If perfect conditions exist for having children in our cultural thinking, it could be that I am near living them. I have two degrees, good health, financial stability, have worked for 20 years, have pretty good community and, never forget it, a husband without whom I would have been institutionalized by now. (Please don’t think I’m joking.) We have friends close by who we have called on countless times.

Yet we are typical westerners. Our closest family members live four hours away by car. Many more are thousands of miles away. I have no experience with babies. I hired a wonderful woman to help with breastfeeding. She came into my life as a replacement grandmother. She said straight up: breastfeeding is not supposed to happen this way. By that I think she meant in a vacuum, by yourself.  

Our advanced, wealthy culture has failed us all when it comes to what matters most: creating the communities that help raise new people. It does take a village, which contrasts with a government sponsored community centre. What I as a new mother needed does not exist, and that includes the witness and experience of other women living as mothers in community, not as the last descriptor in a lengthy bio that includes languages, travel, degrees and titles. 
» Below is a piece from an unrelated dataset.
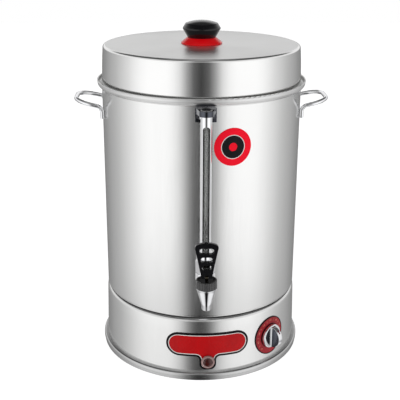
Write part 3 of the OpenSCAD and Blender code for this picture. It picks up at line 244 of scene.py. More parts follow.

Babies are a time for all loving hands to be on deck. (Spellcheck made “loving” into “living,” and that might also work here.) But with dispersed families, waning religiosity and dwindling community of any kind, we have to work incredibly hard to create community. Many can’t and thus motherhood is a burden, not a joy. 

When government tries to help us with our families, there is always an ulterior motive. Maternity leave—a great gift—exists to ensure mothers return to work. Consider the human resources department of a private company offering benefits of various kinds. Employees may enjoy free massages, but their purpose is still to maximize profits for the company. So it is also with government benefits. Addressing our culturally-driven low fertility will not change with tax credits, government money, or childcare systems. 

And mothers will not be valued when we consistently insist it is normal for all women to have fewer children as a matter of routine.  

Low fertility rates may change when we—men and women together—have more children, and declare without hesitation, that this is the most valuable and meaningful enterprise we have ever embarked upon. 

Until then—Happy Mother’s Day. What form of birth control are you on?